**WORK TO DO**
Copy the line containing "import_model()", then all lines after it up to and including the final line of the material, exactly and without additions.

________________________

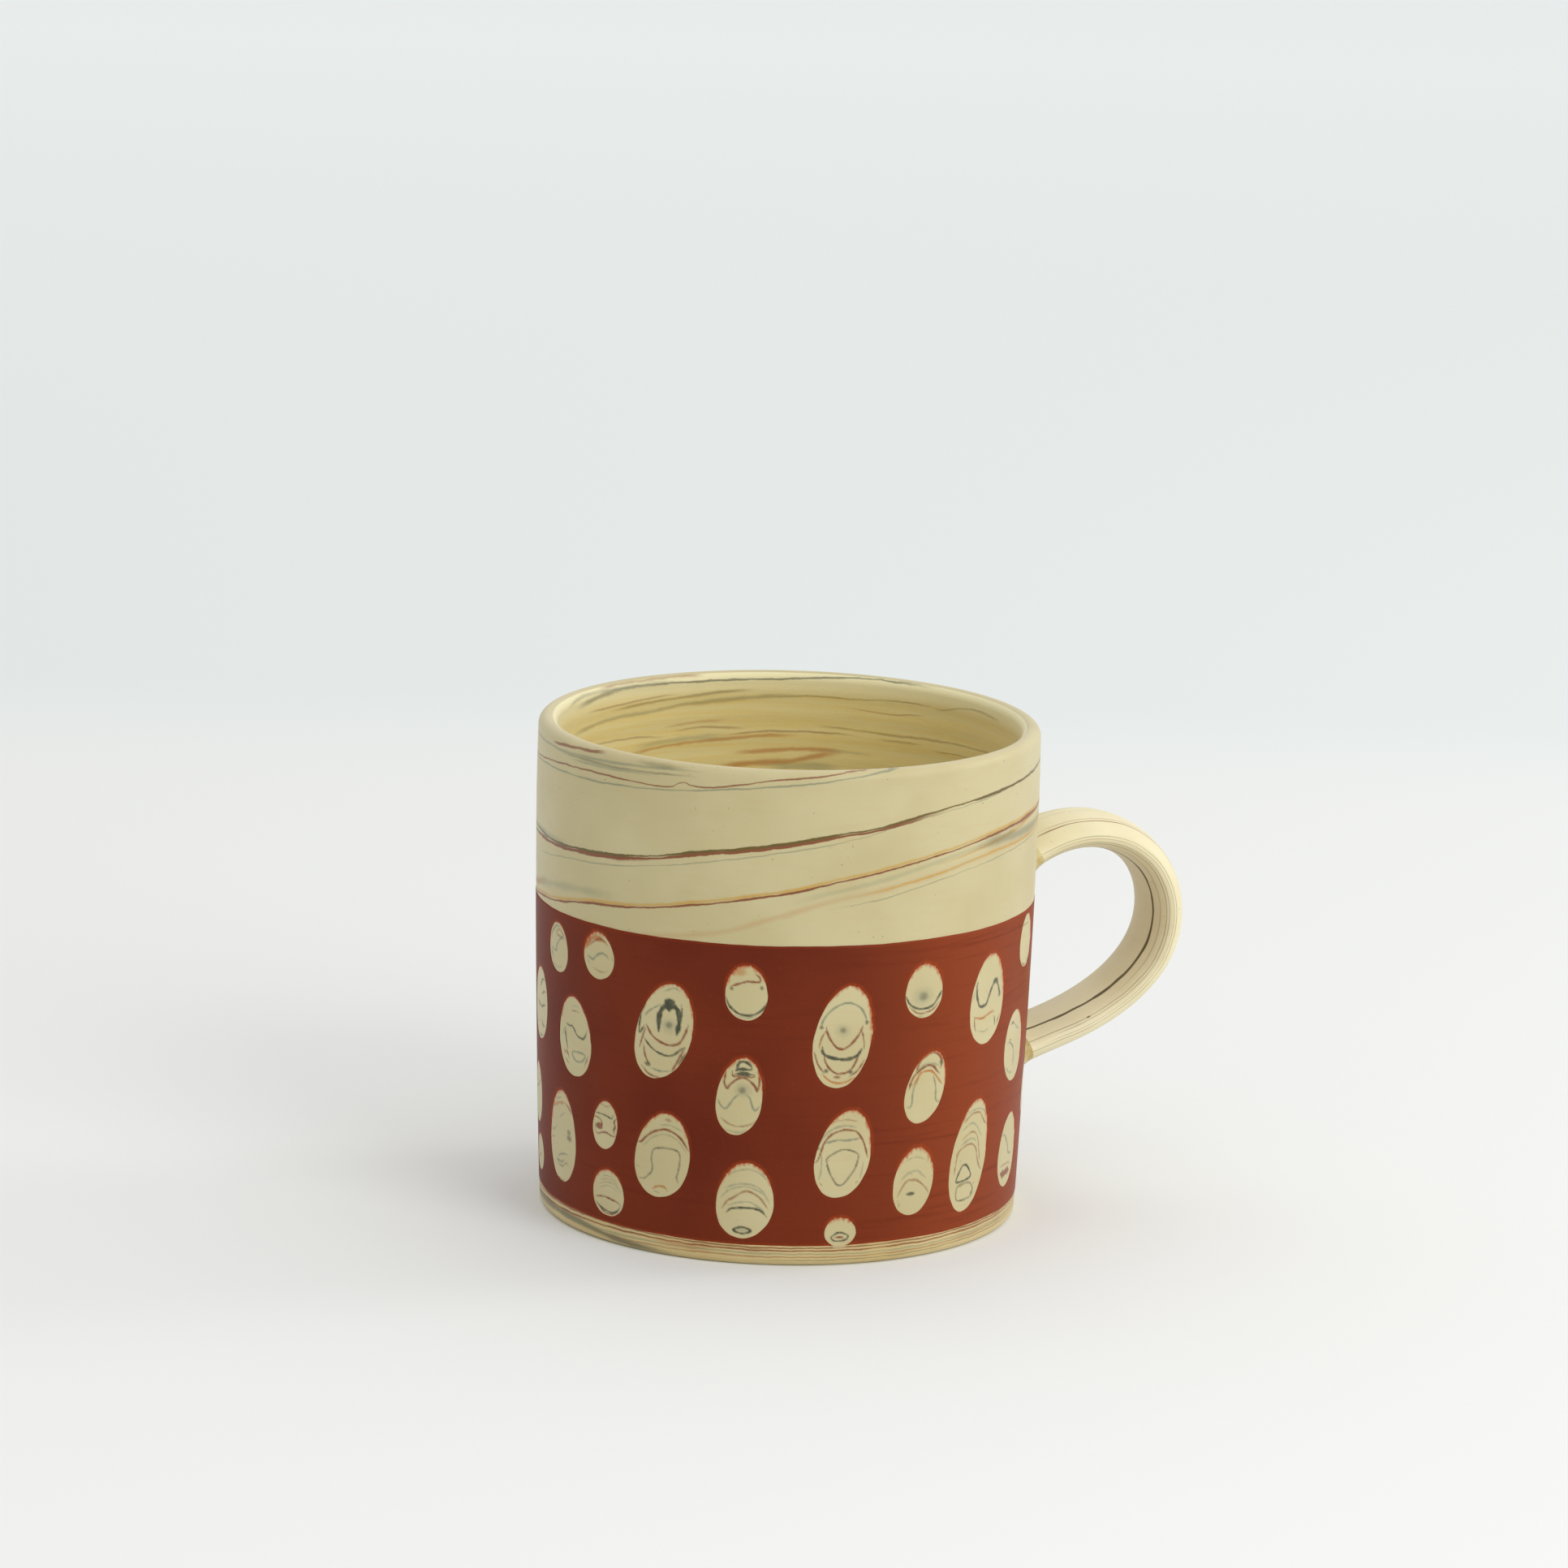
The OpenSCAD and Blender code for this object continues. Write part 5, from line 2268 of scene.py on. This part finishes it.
WALL_VEINS = (
    WallVein(ORANGE, 0.7, ((-150, 52), (50, 59.7), (69, 64), (80, 66.7), (93, 68.6), (106, 70.5),
             (123, 72.5), (140, 73), (174, 74.5)), 0.3, 30, 0.5),
    WallVein(YELLOW, 0.34, ((84, 67.4), (93, 68.6), (106, 70.5), (123, 72.5), (140, 73), (180, 74.8)),
             0.85, 16, 0.05),
    WallVein(YELLOW, 0.4, ((106, 72.3), (119, 73.8), (153, 77.2), (174, 79.2)), 0.8, 10, 0.1),
    WallVein(GREY, 0.2, ((-9, 66.7), (13, 68.7), (26, 69.6), (36, 70.7), (50, 72.7), (72, 75.9),
             (84, 77.6), (101, 80.7), (122, 82.7), (139, 84.2), (174, 86.6)), 0.6),
    WallVein(ORANGE, 1.0, ((-170, 56), (-12, 60.3), (0, 62.1)), 0.75, 10, 0.35),
    WallVein(GREY, 1.1, ((-16, 60.6), (3, 62.4), (17, 63.7), (30, 64)), 0.4, 12, 0.6),
    WallVein(YELLOW, 0.45, ((-160, 54.6), (4, 60.1), (15, 61.6), (23, 62.5), (32, 63.2), (38, 63.9),
             (50, 65.6), (62, 67.4), (72, 68.9), (80, 70.4), (90, 72), (101, 73.6), (111, 74.9),
             (123, 76.1), (140, 77.1), (155, 77.7), (180, 79.2)), 0.85, 12, 0.15),
    WallVein(RUST, 0.36, ((-160, 54), (4, 59.6), (15, 61.1), (23, 62), (32, 62.7), (38, 63.4), (50, 65.1),
             (62, 66.9), (72, 68.4), (80, 69.9), (90, 71.5), (101, 73.1), (111, 74.4), (123, 75.6),
             (140, 76.6), (155, 77.1), (180, 78.6)), 0.95),
    WallVein(RUST, 0.7, ((128, 75.8), (140, 76.5), (155, 77), (174, 78.2)), 0.75, 14, 0.1),
    WallVein(GREY, 0.8, ((69, 66.2), (80, 68.3), (93, 70.4), (106, 72.7), (123, 74.4), (144, 74.3),
             (176, 75.8)), 0.3, 14, 0.3),
    WallVein(GREEN, 1.5, ((116, 73.9), (123, 74.4), (144, 74.3), (158, 74.9)), 0.35, 10, 0.5),
    WallVein(GREY, 0.2, ((79, 65.4), (91, 66.8), (106, 69.2), (123, 71.1), (141, 72.2), (180, 73.8)),
             0.6),
    WallVein(RUST, 0.55, ((-175, 57), (-90, 63), (-13, 69.6), (4, 69.9), (20, 70.7), (31, 71.5),
             (39, 72.4), (50, 74.2), (60, 75.4), (72, 77), (80, 78.2), (92, 79.5), (105, 81.5),
             (112, 82.2)), 0.95, 18),
    WallVein(RUST, 0.55, ((26, 70.9), (31, 71.3), (36, 71.8), (41, 72.5)), 0.5, 4, 0.15),
    WallVein(OLIVE, 0.4, ((-175, 58.6), (-90, 64.6), (-13, 70.6), (4, 70.5), (20, 71.15), (31, 71.95),
             (39, 72.85), (50, 74.65), (60, 75.85), (72, 77.4), (80, 78.6), (92, 79.9), (105, 81.8),
             (116, 82.75), (129, 83.5), (153, 84.7), (180, 86.6)), 1.0),
    WallVein(GREY, 0.9, ((-60, 67.4), (-13, 70.9), (0, 70.8), (14, 71.2)), 0.5, 14, 0.4),
    WallVein(RUST, 0.26, ((-160, 72), (-12, 83.7), (19, 85.6), (32, 85.6), (44, 85.9), (46, 86.9),
             (47, 86.5), (68, 88.4), (80, 89.4), (95, 90.5)), 0.85),
    WallVein(GREY, 0.28, ((-150, 71), (-12, 83.1), (25, 84.2), (43, 85.1), (57, 86.3), (72, 87.6),
             (89, 89.3), (105, 91)), 0.75),
    WallVein(RUST, 0.4, ((2, 88.2), (5, 88.4), (20, 89.2), (24, 89.4)), 0.8, 3),
    WallVein(GREY, 0.35, ((-20, 87.4), (8, 87.5), (28, 88.2), (52, 89)), 0.7, 10, 0.15),
    WallVein(GREEN, 0.3, ((6, 87.1), (16, 87.3), (32, 87.5), (50, 88)), 0.5, 8, 0.1),
    WallVein(GREY, 0.3, ((10, 86.6), (22, 86.9), (40, 87.3)), 0.6, 8, 0.15),
    WallVein(GREEN, 0.6, ((33, 89.2), (40, 89.1), (47, 89.2)), 0.4, 5, 0.3),
    WallVein(GREEN, 0.9, ((-60, 2.5), (-16, 2.4), (6, 2.4), (20, 1.9), (29, 1.2), (48, 0.5)), 0.7, 14,
             0.3),
    WallVein(ORANGE, 1.0, ((38, 2.9), (46, 2.6), (56, 2.3)), 0.6, 7, 0.5),
    WallVein(RUST, 0.3, ((-180, 4.3), (-110, 1.8), (20, 3.1), (60, 2.9), (100, 2.9), (180, 4.3)), 0.85,
             20),
    WallVein(RUST, 0.3, ((-180, 4.6), (-100, 2.7), (20, 3.9), (60, 3.4), (100, 3.5), (180, 4.6)), 0.8,
             20),
    WallVein(GREY, 0.32, ((-180, 3.6), (-105, 1.1), (30, 2.2), (60, 2.3), (100, 2.2), (180, 3.6)), 0.55,
             20),
    WallVein(RUST, 0.28, ((20, 1.5), (60, 1.7), (100, 1.7), (174, 3.0)), 0.5, 20),
    WallVein(GREEN, 0.25, ((60, 1.1), (100, 1.2), (174, 2.4)), 0.45, 20),
    WallVein(ORANGE, 0.25, ((-60, 4.6), (-12, 4.6), (18, 4.4), (34, 3.7)), 0.6, 10),
    WallVein(YELLOW, 0.5, ((-180, 79), (-150, 81), (-120, 84), (-85, 87.4), (-60, 89.3)), 0.6, 30, 0.15),
    WallVein(RUST, 0.4, ((-180, 78.6), (-150, 80.6), (-120, 83.6), (-85, 87), (-60, 89)), 0.8, 40),
    WallVein(ORANGE, 0.4, ((-180, 74.8), (-150, 76.6), (-110, 80), (-70, 84.6)), 0.6, 40, 0.1),
    WallVein(GREY, 0.25, ((-180, 73.8), (-140, 76), (-100, 79.4), (-50, 84)), 0.5, 40),
    WallVein(OLIVE, 0.3, ((-180, 86.6), (-160, 87.8), (-130, 89.6)), 0.7, 12),
)

INNER_STREAKS = (
    WallVein(GREEN, 0.45, ((-36, 88.5), (-45, 89.1), (-52, 89.1), (-64, 88.8), (-72, 88.8)), 0.42, 5,
             0.2),
    WallVein(GREEN, 0.7, ((-41, 87.3), (-50, 88), (-57, 88.5), (-68, 88.8), (-82, 88.6)), 0.55, 9, 0.3),
    WallVein(RUST, 0.5, ((-54, 89.6), (-63, 89.6), (-70, 89.6), (-88, 89.7)), 0.59, 5, 0.2),
    WallVein(GREEN, 0.32, ((-66, 88.8), (-85, 88.5), (-111, 88.8), (-125, 89.4), (-150, 89.6)), 0.68, 14),
    WallVein(RUST, 0.3, ((-48, 85.8), (-60, 85.8), (-68, 86), (-80, 86.4)), 0.51, 6, 0.1),
    WallVein(OLIVE, 0.4, ((-58, 85), (-73, 85.4), (-87, 86), (-102, 86.7)), 0.51, 8, 0.15),
    WallVein(OLIVE, 0.6, ((-38, 82.6), (-51, 83.1), (-60, 83.5), (-73, 83.6), (-81, 84.3), (-92, 84.7),
             (-101, 85.2), (-113, 85.6)), 0.42, 10, 0.25),
    WallVein(RUST, 0.25, ((-50, 79.3), (-62, 79.2), (-68, 79.1), (-77, 78.5)), 0.51, 6, 0.1),
    WallVein(ORANGE, 0.4, ((-76, 80.3), (-88, 80.9), (-94, 81)), 0.42, 5, 0.15),
    WallVein(RUST, 0.3, ((-79, 79.3), (-86, 79.8), (-99, 79.3)), 0.47, 5, 0.1),
    WallVein(GREY, 1.0, ((-66, 77.2), (-81, 77.8), (-95, 77.9)), 0.38, 8, 0.3),
    WallVein(ORANGE, 0.5, ((-64, 76), (-77, 76.8), (-94, 77.4), (-101, 77.8), (-113, 78.1)), 0.59, 8,
             0.15),
    WallVein(RUST, 0.28, ((-92, 78), (-101, 78.6), (-111, 78.8), (-129, 78.7)), 0.55, 8, 0.1),
    WallVein(ORANGE, 0.6, ((-95, 74.7), (-103, 74.9), (-112, 75.4), (-124, 75.5)), 0.68, 6, 0.2),
    WallVein(GREY, 0.5, ((-118, 75.4), (-132, 75.3)), 0.42, 5, 0.2),
    WallVein(ORANGE, 0.8, ((-91, 72), (-100, 72.6), (-112, 73.3), (-116, 74.1), (-124, 75.1)), 0.68, 6,
             0.3),
    WallVein(GREY, 1.2, ((-104, 71.7), (-113, 72.2), (-124, 72.2)), 0.42, 6, 0.4),
    WallVein(OLIVE, 0.3, ((-104, 85.2), (-115, 85.6), (-126, 85.5), (-134, 85.9), (-150, 86.1)), 0.42, 8),
    WallVein(RUST, 0.25, ((-124, 83.7), (-137, 83.4), (-147, 84.2)), 0.42, 6),
    WallVein(OLIVE, 0.35, ((-116, 80), (-126, 79.7), (-134, 79.5), (-150, 79.8), (-160, 80),
             (-175, 80.3)), 0.47, 8, 0.1),
    WallVein(GREEN, 0.3, ((-133, 78.4), (-146, 78.5)), 0.34, 4, 0.1),
    WallVein(RUST, 0.25, ((-149, 77.8), (-163, 78.1)), 0.42, 4),
    WallVein(OLIVE, 0.35, ((-149, 85.6), (-163, 87.3), (-176, 86.9)), 0.42, 5, 0.1),
    WallVein(GREEN, 0.6, ((-30, 84), (0, 82), (60, 78), (120, 74), (170, 70)), 0.34, 20, 0.2),
    WallVein(ORANGE, 0.6, ((-20, 76), (40, 71), (110, 66), (170, 61)), 0.42, 20, 0.2),
    WallVein(RUST, 0.4, ((-170, 58), (-90, 52), (0, 45), (90, 38), (170, 31)), 0.42, 20, 0.1),
    WallVein(GREY, 0.6, ((-170, 42), (-90, 36), (0, 29), (90, 22), (170, 16)), 0.42, 20, 0.2),
)

# A lighter copy of the cream clay for the handle: painted light, for the brighter light that the handle
# catches.
PAINTED_LIGHT_STRAP_CLAY = CreamClay("ece3bd", "e3d8b0", "dbc894", sheen=0.03)

STRAP_LINES = (
    StrapLine(OLIVE, 149, 0.62, 1.0, 0.1, 3.9),
    StrapLine(GREEN, 149, 0.3, 0.4, 0.1, 3.9),
    StrapLine(GREY, 131, 0.3, 0.4, 0.7, 2.6),
    StrapLine(OLIVE, 115, 0.25, 0.55, 0.3, 3.9),
    StrapLine(GREY, 107, 0.3, 0.5, 0.2, 3.2),
    StrapLine(RUST, 93, 0.25, 0.4, 0.4, 3.4),
    StrapLine(OLIVE, 84, 0.25, 0.5, 0.2, 3.9),
    StrapLine(RUST, 40, 0.3, 0.75, 0.3, 1.9),
    StrapLine(RUST, 33, 0.2, 0.5, 0.5, 2.2),
    StrapLine(GREY, 340, 0.35, 0.4, 0.3, 3.7),
    StrapLine(OLIVE, 298, 0.3, 0.5, 0.2, 3.6),
    StrapLine(GREY, 280, 0.35, 0.5, 0.5, 3.8),
    StrapLine(GREY, 258, 0.35, 0.5, 0.2, 3.5),
)


def main() -> None:
    """Builds the mug and its studio."""
    logging.basicConfig(level=logging.INFO, format="%(message)s")
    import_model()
    curve = WallCurve()
    pattern = Pattern(NEAR_WINDOWS)
    clay = CreamClay()
    wrap = wrapped_form(curve)
    MugWall(curve).build(WallFinish(clay, WALL_VEINS, INNER_STREAKS).build())
    SlipBand(curve, pattern).build(SlipFinish().build(), wrap)
    WindowClay(curve, pattern).build(WindowFinish(clay).build(), wrap)
    Strap(curve).build(StrapFinish(PAINTED_LIGHT_STRAP_CLAY, STRAP_LINES).build(), LutingFinish(clay).build())
    Studio().build(PaperFinish().build())


if __name__ == "__main__":
    main()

________________________

**WORKED ANSWER**
    import_model()
    curve = WallCurve()
    pattern = Pattern(NEAR_WINDOWS)
    clay = CreamClay()
    wrap = wrapped_form(curve)
    MugWall(curve).build(WallFinish(clay, WALL_VEINS, INNER_STREAKS).build())
    SlipBand(curve, pattern).build(SlipFinish().build(), wrap)
    WindowClay(curve, pattern).build(WindowFinish(clay).build(), wrap)
    Strap(curve).build(StrapFinish(PAINTED_LIGHT_STRAP_CLAY, STRAP_LINES).build(), LutingFinish(clay).build())
    Studio().build(PaperFinish().build())


if __name__ == "__main__":
    main()